Research in the MPRL
Approximately $2M is expended by MPRL faculty in externally sponsored research each year.
MPRL faculty are involved in a wide range of research activities. Principal research thrusts include:
- Fatigue and fracture studies of structural materials used in high temperature applications such as aerospace vehicles, jet engines, rockets and power plants.
- Development of fatigue, fracture and life prediction methodologies for application to components in the aerospace, power, microelectronics and ground vehicle industries.
- Development of constitutive equations for deformation and damage of structural metals, advanced alloys and composite materials, employing multiscale modeling at the interface of materials science and engineering mechanics.
- Quantitative characterization of microstructure and damage in engineering materials.
- Assessment of thermal and environmental aging on mechanical performance of structural materials.
- Experimental and computational strategies to support design of materials for multifunctional applications.
Research programs, supported by government and industry, are carried out under the supervision of faculty members drawn from various disciplines and Schools. These projects serve as the basis for theses and dissertations of students seeking M.S. And Ph.D. degrees. In addition to faculty and post-doctoral students, a technician, a secretary and an administrative assistant support MPRL activities.
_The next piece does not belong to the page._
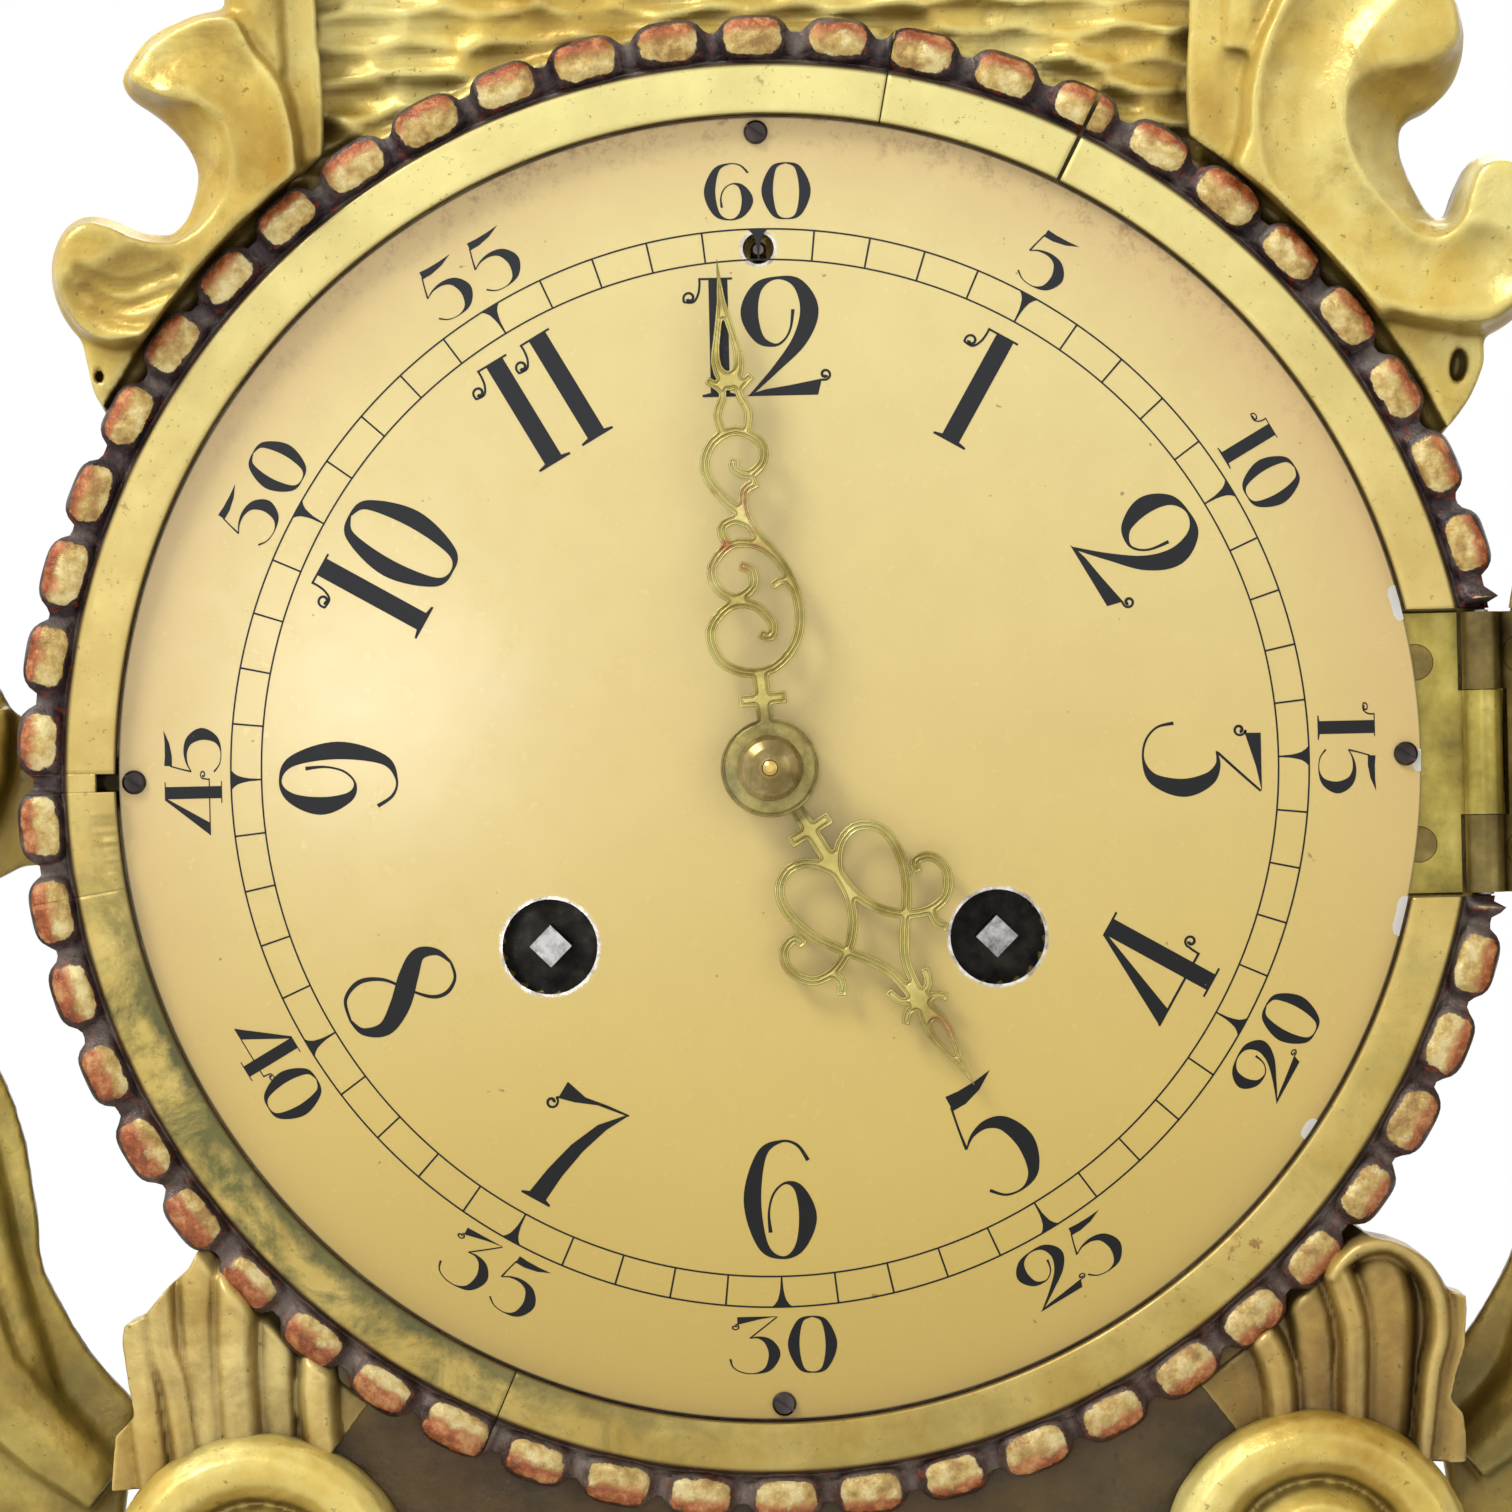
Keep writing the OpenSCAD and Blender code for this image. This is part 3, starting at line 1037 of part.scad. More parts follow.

There are major external opportunities involving mechanical properties research. First, there is a strong demand for M.S. and Ph.D. graduates with a background in mechanical properties of advanced engineering materials. Second, there is high federal priority on materials research and development with regard to processing and performance initiatives. Third, there is increasing national and international emphasis on telecommunications, electronics and superconductivity and development/characterization of new materials.